States like the programs because they are cheaper than foster homes,
which require more oversight. Child welfare advocates like them, too,
because they are more permanent.
Critics say the programs are a new form of welfare and potentially
more costly than advocates claim.
Studies show that foster children average more than two years --
double the time that federal law advises -- without a permanent home,
often drifting from family to family.
In Washington, which initiated a similar program last month, Patricia
McCoy, 62, talks about being able to send her 10- and 12-year old
grandsons to Boy Scout camp for the first time.

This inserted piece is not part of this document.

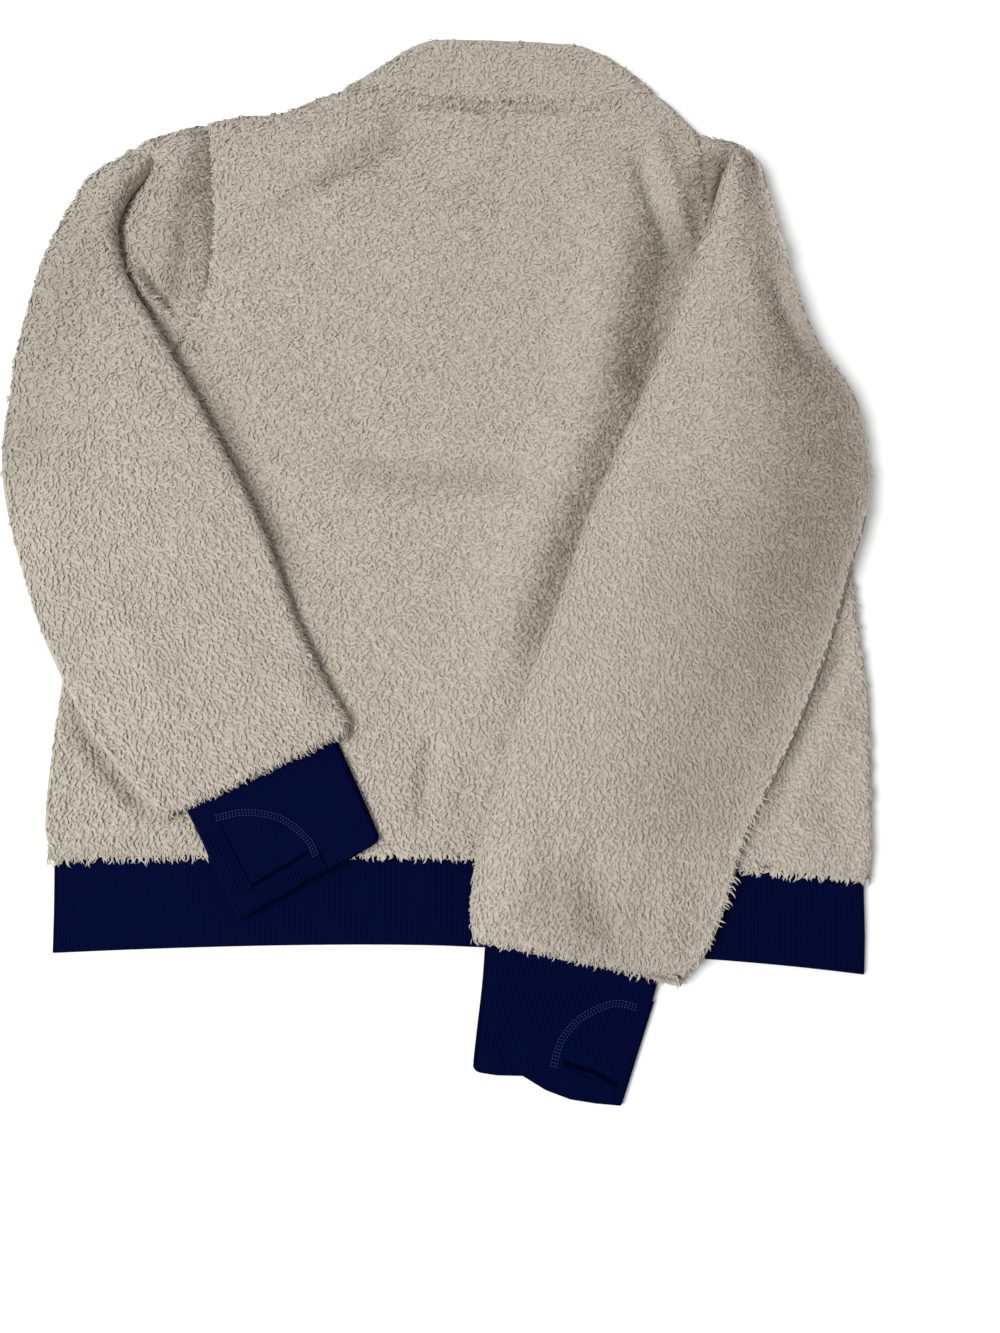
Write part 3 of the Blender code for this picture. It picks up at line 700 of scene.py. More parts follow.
def panel_plan(step, top_edge):
    """Where the points of the front or back lie, and each one's distance to its sides."""
    columns = int(PANEL_WIDTH / step)
    left_shoulder, right_shoulder = ARMHOLE_LEFT.shoulder_y, ARMHOLE_RIGHT.shoulder_y
    top_width = TOP_EDGE[-1].x - TOP_EDGE[0].x
    places, edges = [], []
    for left_x, left_y, right_x, right_y, share in body_rows(int(SIDE_LENGTH / step)):
        length = right_x - left_x
        across = across_row(length, PANEL_SIDE, PANEL_INNER, columns)
        x = left_x + across
        y = left_y + (right_y - left_y) * across / length
        top_x = TOP_EDGE[0].x + top_width * across / length
        level = left_shoulder + (right_shoulder - left_shoulder) * across / length
        rise = max((share - 0.3) / 0.7, 0.0) ** 1.6
        y = y + rise * (top_edge(top_x) - level)
        if share == 0:
            y = np.maximum(y, hem_line(HEM_ROWS[0], x))
        places.append(np.stack([x, y], -1))
        edges.append(np.minimum(across, length - across))
    places, edges = np.array(places), np.array(edges)
    places[0, :, 1] = hem_line(HEM_ROWS[0], places[0, :, 0]) - HEM_TUCK
    kept = places[:, 0, 1] < EVEN_ROWS_END
    top, lower = places[-1], places[kept][-1]
    near_top = top - (top - lower)[None] * (PANEL_TOP[:, None, None] / TOP_ROWS_SPAN)
    places = np.concatenate([places[kept], near_top])
    edges = np.concatenate([edges[kept], np.repeat(edges[-1:], len(PANEL_TOP), 0)])
    return places, edges


def along_armhole(y):
    """1 beside the armholes and 0 above and below them."""
    return smooth((y - 205) / 20) * smooth((404 - y) / 16)


def back_height(flat, edge, to_top, to_hem):
    """The back's upper surface: rounded edges, folds and the line of neck stitching."""
    x, y = flat.T
    low = np.where(x < 0, 0.22, 0.55)
    armhole = (low + (1 - low) * smooth(edge / 12)) * along_armhole(y)
    rounded = np.maximum(roll(edge, PANEL_ROUND), armhole)
    beside = np.minimum.reduce([distance_outside(flat, shape) for shape in OVER_BODY])
    soft = smooth(edge / 14) * smooth(to_hem / 14 + 0.3) * smooth((beside + 12) / 12)
    lift = relief(flat, BACK_FOLDS) + lumps(flat, 46, 0.55, 3)
    lift += 1.2 * smooth(edge / 60)
    stitched = smooth((x + 66) / 14) * smooth((92 - x) / 14)
    line = np.exp(-(((to_top - TOPSTITCH) / 1.7) ** 2))
    neck = smooth((x - NECK_LEFT - 4) / 12) * smooth((NECK_RIGHT - 4 - x) / 12)
    rounded = np.maximum(rounded, (0.72 + 0.28 * roll(to_top, 3)) * neck)
    rounded = rounded - 0.4 * line * stitched
    return SEAM_HEIGHT + (BODY_HEIGHT - SEAM_HEIGHT) * rounded + lift * soft


def panel(name, material, step, upper):
    """The back, or the front below it, rounded down at the sides and shoulders."""
    places, edges = panel_plan(step, back_top if upper else front_top)
    flat = places.reshape(-1, 2)
    to_top = line_distance(flat, places[-1])[0]
    edge = np.minimum(edges.ravel(), to_top)
    to_hem = flat[:, 1] - hem_line(HEM_ROWS[0], flat[:, 0])
    dip = 0.8 * (1 - smooth((to_hem + 4) / 16))
    if upper:
        z = back_height(flat, edge, to_top, to_hem) - dip
    else:
        z = FRONT_EDGE - FRONT_DROP * roll(edge, PANEL_ROUND) + 0.4 * dip
    grid = np.column_stack([flat, z]).reshape(*places.shape[:2], 3)
    if not upper:
        grid = grid[:, ::-1]
    covered = np.full(grid.shape[:2], float(upper))
    # Painted shade on the back, from its bands.
    nap = painted_shade_at(grid, BACK_PAINTED_SHADE if upper else [])
    mesh = grid_mesh(name, grid, covered=covered, nap=nap)
    return grid, cloth(name, mesh, FLEECE_WALL, material)


def sleeve_rings(rings, folds, seed, crown, lean):
    """The rings of a flattened sleeve that rests on the layers below it."""
    lines = through(rings, SLEEVE_ROWS)
    longest = max(np.hypot(*(ring[2:4] - ring[:2])) for ring in lines)
    columns = int(longest / SLEEVE_STEP)
    made = []
    for inner_x, inner_y, outer_x, outer_y, height in lines:
        a, b = np.array([inner_x, inner_y]), np.array([outer_x, outer_y])
        length = np.hypot(*(b - a))
        reach = min(SLEEVE_ROUND, length / 2.3)
        across = across_row(length, reach * QUARTER_ROUND, reach, columns)
        share = (across / length)[:, None]
        xy = a + (b - a) * share
        edge = np.minimum(across, length - across)
        rise = roll(edge, reach)
        under, over = seat(xy, 24), seat(xy, 40)
        swell = crown * np.sin(np.pi * share[:, 0] ** 0.6)
        swell -= lean * smooth((share[:, 0] - 0.3) / 0.7)
        middle_z = under + height / 2
        lift = relief(xy, folds) + lumps(xy, 42, 0.5, seed)
        top = over + height + swell + lift * smooth(edge / 12)
        upper = np.column_stack([xy, middle_z + (top - middle_z) * rise])
        lower = np.column_stack([xy, middle_z + (under - middle_z) * rise])
        made.append(closed_ring(upper, lower))
    return np.array(made)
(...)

"These are the kind of things that make a big difference in boys'
lives," said Ms. McCoy, who began caring for three grandchildren
after their father went to jail and the courts ruled that their
mother's depression left her incapable of caring for them.
Ms. McCoy and the children had survived on her $700 monthly
retirement check and about $300 in welfare. With an extra $1,900 she
started receiving this month from the city's guardianship program,
she has replaced her squeaky brakes and fixed her freezer.

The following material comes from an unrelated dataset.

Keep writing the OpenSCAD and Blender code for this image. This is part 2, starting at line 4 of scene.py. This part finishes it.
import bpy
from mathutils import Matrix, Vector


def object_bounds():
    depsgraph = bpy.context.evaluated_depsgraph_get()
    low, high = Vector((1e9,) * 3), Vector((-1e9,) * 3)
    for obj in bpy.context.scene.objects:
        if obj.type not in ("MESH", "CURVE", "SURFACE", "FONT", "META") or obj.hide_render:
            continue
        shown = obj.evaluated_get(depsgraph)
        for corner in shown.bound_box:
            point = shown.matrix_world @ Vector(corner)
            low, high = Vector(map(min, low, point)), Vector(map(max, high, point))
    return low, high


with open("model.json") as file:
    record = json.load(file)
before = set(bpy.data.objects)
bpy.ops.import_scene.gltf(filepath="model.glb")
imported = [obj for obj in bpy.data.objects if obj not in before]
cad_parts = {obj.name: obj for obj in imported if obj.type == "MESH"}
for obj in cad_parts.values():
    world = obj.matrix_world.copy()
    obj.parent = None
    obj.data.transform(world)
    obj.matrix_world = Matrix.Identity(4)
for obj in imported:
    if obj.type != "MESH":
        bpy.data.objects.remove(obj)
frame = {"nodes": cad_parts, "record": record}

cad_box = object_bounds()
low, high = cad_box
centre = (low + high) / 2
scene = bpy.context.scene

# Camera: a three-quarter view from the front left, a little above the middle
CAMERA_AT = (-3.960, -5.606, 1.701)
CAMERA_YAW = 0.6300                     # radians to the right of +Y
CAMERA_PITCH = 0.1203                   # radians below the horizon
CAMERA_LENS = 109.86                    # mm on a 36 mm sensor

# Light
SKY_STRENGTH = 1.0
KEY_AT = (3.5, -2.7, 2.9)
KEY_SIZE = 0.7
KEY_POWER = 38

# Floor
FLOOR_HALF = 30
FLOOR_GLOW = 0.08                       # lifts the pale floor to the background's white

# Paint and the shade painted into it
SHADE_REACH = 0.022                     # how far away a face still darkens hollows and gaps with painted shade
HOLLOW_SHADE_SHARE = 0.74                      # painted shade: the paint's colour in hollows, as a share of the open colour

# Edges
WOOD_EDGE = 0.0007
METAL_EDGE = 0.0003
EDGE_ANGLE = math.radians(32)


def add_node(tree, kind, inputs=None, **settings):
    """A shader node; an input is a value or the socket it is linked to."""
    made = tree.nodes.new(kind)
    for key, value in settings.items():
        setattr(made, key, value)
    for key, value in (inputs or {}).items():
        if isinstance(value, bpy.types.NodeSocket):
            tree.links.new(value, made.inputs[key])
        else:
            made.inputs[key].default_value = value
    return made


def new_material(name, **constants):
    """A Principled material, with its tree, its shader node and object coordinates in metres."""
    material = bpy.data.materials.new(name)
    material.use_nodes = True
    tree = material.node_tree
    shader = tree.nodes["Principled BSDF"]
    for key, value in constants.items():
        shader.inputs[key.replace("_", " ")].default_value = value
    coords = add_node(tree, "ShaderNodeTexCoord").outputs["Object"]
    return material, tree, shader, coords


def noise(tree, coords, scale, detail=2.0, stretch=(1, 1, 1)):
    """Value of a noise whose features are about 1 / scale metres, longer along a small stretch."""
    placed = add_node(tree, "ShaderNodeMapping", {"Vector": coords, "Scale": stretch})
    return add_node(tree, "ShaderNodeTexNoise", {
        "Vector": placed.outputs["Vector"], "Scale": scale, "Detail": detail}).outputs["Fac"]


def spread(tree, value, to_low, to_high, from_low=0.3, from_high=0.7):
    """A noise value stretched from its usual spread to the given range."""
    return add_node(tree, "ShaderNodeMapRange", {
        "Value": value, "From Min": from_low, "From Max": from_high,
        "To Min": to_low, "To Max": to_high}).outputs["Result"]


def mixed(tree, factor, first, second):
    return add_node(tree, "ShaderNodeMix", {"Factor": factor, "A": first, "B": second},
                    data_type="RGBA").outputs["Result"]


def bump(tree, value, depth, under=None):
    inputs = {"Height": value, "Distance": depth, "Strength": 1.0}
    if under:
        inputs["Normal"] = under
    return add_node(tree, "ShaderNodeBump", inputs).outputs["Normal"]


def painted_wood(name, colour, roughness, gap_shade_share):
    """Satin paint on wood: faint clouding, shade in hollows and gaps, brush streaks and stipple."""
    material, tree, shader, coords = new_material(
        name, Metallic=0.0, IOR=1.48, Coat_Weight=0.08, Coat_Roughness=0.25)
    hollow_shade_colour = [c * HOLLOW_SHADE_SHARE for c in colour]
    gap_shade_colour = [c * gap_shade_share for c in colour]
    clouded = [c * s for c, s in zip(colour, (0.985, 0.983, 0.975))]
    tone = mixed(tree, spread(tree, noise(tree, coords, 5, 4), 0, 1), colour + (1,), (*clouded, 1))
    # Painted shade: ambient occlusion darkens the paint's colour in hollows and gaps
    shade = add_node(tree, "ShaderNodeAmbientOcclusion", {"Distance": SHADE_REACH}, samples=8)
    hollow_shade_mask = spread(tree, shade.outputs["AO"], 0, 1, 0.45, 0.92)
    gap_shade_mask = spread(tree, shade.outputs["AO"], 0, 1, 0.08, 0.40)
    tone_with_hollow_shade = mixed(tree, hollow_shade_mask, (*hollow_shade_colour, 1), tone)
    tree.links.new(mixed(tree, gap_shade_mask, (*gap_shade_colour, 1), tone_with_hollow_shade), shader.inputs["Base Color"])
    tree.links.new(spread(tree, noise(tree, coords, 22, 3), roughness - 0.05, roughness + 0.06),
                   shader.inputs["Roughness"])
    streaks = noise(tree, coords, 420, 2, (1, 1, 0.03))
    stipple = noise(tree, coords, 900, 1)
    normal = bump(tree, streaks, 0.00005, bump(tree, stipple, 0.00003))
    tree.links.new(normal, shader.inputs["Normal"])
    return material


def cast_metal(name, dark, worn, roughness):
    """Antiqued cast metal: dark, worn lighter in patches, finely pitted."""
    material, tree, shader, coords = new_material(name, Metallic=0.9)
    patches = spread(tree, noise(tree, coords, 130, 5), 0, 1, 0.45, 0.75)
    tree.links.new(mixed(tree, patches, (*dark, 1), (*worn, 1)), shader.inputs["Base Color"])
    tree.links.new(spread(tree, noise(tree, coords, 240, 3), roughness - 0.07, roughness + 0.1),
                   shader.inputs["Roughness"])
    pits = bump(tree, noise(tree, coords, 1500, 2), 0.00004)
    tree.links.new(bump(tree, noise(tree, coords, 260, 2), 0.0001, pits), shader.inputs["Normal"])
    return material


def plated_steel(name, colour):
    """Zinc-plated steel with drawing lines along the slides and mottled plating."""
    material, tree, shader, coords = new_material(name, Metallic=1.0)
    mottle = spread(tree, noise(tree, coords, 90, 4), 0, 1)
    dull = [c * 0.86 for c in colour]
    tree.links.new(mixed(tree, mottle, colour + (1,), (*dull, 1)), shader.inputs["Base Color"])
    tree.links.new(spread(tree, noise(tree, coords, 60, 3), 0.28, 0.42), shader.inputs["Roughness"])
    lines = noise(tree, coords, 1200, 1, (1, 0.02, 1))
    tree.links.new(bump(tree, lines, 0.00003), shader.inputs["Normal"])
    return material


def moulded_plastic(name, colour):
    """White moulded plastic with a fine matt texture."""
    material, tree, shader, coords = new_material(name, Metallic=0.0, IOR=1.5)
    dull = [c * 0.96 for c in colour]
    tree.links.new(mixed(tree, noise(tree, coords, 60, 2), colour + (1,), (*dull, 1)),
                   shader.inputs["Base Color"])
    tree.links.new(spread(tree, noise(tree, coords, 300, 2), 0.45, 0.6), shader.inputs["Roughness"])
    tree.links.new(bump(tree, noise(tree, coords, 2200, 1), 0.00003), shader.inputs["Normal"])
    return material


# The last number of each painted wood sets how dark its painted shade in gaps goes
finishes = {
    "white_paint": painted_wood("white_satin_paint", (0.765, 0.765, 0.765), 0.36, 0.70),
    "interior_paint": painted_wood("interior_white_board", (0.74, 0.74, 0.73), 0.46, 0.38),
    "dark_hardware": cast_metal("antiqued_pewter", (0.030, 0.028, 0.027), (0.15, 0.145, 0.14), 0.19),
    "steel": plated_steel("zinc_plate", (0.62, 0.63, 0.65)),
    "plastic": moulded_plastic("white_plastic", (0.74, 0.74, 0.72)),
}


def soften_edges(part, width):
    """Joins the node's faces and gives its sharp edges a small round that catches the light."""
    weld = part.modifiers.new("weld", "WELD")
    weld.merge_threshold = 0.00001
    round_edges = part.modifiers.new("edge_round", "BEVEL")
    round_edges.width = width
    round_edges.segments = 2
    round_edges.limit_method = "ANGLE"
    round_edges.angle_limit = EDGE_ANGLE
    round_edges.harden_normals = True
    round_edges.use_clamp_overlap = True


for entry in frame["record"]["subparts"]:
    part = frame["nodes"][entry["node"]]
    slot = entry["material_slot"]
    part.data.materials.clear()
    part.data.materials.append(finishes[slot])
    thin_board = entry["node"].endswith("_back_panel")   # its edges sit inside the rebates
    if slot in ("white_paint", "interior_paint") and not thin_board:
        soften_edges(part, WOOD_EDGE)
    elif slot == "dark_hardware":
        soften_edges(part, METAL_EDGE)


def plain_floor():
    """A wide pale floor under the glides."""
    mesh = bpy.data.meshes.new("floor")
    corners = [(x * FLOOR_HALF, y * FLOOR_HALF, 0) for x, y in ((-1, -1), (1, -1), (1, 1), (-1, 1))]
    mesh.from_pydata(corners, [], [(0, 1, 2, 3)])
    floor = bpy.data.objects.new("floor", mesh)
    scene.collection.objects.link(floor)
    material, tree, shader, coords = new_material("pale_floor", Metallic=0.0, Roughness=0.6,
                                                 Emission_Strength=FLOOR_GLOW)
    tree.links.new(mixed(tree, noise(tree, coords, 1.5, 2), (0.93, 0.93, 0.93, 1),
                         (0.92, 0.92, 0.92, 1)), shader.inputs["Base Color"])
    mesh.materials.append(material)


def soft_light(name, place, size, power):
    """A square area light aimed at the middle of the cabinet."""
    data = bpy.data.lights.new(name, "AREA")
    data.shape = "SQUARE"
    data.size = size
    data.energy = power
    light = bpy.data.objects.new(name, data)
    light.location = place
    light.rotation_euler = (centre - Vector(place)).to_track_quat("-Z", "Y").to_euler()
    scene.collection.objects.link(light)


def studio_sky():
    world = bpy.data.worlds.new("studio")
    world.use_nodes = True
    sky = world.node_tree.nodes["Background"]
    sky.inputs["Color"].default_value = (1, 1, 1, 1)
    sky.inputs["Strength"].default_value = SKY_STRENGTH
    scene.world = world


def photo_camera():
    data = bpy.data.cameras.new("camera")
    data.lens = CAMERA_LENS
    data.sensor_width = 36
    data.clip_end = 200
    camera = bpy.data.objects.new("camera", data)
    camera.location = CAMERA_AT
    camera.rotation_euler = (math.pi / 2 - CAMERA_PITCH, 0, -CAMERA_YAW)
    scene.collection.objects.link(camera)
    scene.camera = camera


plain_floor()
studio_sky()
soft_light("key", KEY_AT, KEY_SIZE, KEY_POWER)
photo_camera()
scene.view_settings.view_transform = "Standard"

Foster care costs up to $80,000 per child per year, according to the
Council of the District of Columbia.
In some ways, the programs are not new. In the late 1980's and the
1990's, state officials began experimenting with so-called kinship
care programs, which tried to draw relatives into the system. But
costs were high, numbers expanded and children still lingered without
a permanent home.
"States have definitely reached a certain comfort level now in that
they realize subsidized guardianship is one more tool that should be
available," said Rob Geen, director of the Child Welfare Research
Institute at the Urban Institute.
More than 2.5 million children are being raised by grandparents or
other relatives. The number has risen more than 86 percent since
1990, up from 1.3 million, according to census data analyzed by the
Children's Defense Fund. States have been watching the trend closely.

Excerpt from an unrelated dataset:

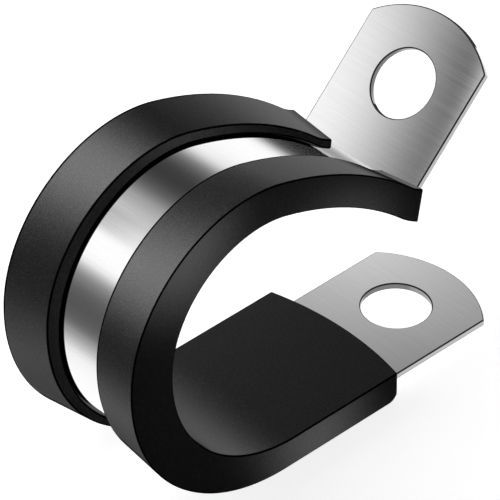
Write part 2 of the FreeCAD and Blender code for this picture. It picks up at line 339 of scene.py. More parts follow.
@dataclass
class SidePath:
    """The strap's outer face in side view, from the lower tab's tip upwards."""

    ring: RingSizes
    ending: tuple[Bend, ...]
    bends: list[Bend] = field(init=False)
    start: PathState = field(init=False)
    guide_step: float = 0.4
    guide_turn: float = 0.8

    def __post_init__(self) -> None:
        """Work out the lower flat from the arcs' centres, then chain the pieces."""
        ring = self.ring
        low_end = math.radians(-90.0 - ring.low_turn)
        step = ring.back_radius - ring.low_radius
        flat_end = ring.centre[0] + step * math.cos(low_end)
        level = ring.centre[1] + step * math.sin(low_end) - ring.low_radius
        self.start = (ring.lower_tip, level, math.pi)
        self.bends = [Bend(ring.lower_tip - flat_end),
                      Bend.arc(ring.low_radius, -ring.low_turn),
                      Bend.arc(ring.back_radius, -ring.back_turn), *self.ending]

    @property
    def length(self) -> float:
        """Length of the whole path."""
        return sum(bend.length for bend in self.bends)

    @property
    def last_joint(self) -> float:
        """Length at which the path's last piece starts."""
        return self.joints()[-2]

    def joints(self) -> list[float]:
        """Lengths along the path at which its pieces start and end."""
        places = [0.0]
        for bend in self.bends:
            places.append(places[-1] + bend.length)
        return places

    def at(self, along: float) -> PathState:
        """Find a point of the path.

        Args:
            along: the length along the path, which may lie past its end.

        Returns:
            x, z and the heading there.
        """
        state = self.start
        for bend in self.bends[:-1]:
            if along <= bend.length:
                return bend.after(along, *state)
            state = bend.after(bend.length, *state)
            along -= bend.length
        return self.bends[-1].after(along, *state)

    def place(self, along: float, rise: float) -> PathPoint:
        """Find the x and z of a point that lies outwards from the path by rise."""
        x, z, heading = self.at(along)
        return x - rise * math.sin(heading), z + rise * math.cos(heading)

    def stations(self, first: float, last: float, step: float, turn: float) -> list[float]:
        """Spread cuts along a stretch of the path, closer where it bends.

        Args:
            first: where the stretch starts.
            last: where it ends.
            step: longest distance between two cuts.
            turn: largest turn between two cuts, in degrees.

        Returns:
            The cuts' lengths along the path, both ends included.
        """
        cuts = [first]
        for bend, start in zip(self.bends, self.joints()):
            low, high = max(first, start), min(last, start + bend.length)
            if high - low < SHORTEST:
                continue
            turned = abs(bend.turn) * (high - low) / bend.length
            count = max(1, math.ceil((high - low) / step), math.ceil(turned / turn))
            cuts += [low + (high - low) * n / count for n in range(1, count + 1)]
        return cuts

    def curve(self, name: str) -> bpy.types.Object:
        """Make the path as a curve object in metres, for the bending tree to read.

        Args:
            name: the curve's name.

        Returns:
            The curve object.
        """
        data = bpy.data.curves.new(name, "CURVE")
        data.dimensions = "3D"
        spline = data.splines.new("POLY")
        cuts = self.stations(0.0, self.length, self.guide_step, self.guide_turn)
        spline.points.add(len(cuts) - 1)
        for point, along in zip(spline.points, cuts):
            x, z, _ = self.at(along)
            point.co = (x * MM, 0.0, z * MM, 1.0)
        made = bpy.data.objects.new(name, data)
        bpy.context.scene.collection.objects.link(made)
        return made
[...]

"Grandparents and other relatives have always played a vital role in
childrearing," said Rutledge Q. Hutson, a lawyer at the Center for
Law and Social Policy, a nonprofit public policy research
organization in Washington. "But we've never before seen so many
grandparents single-handedly raising children, and the nation's
foster care system is simply not able to handle so many of them."
Donna M. Butts, executive director of Generations United, a nonprofit
group that advocates on behalf of multigenerational households, added
that children often linger in foster care because there is too little
support for grandparents and other relatives who want to provide homes.
"Federal child welfare law states that children should be moved out
of foster care within 15 months in one of three ways: reunification
with their families, adoption or placement with a legal guardian,"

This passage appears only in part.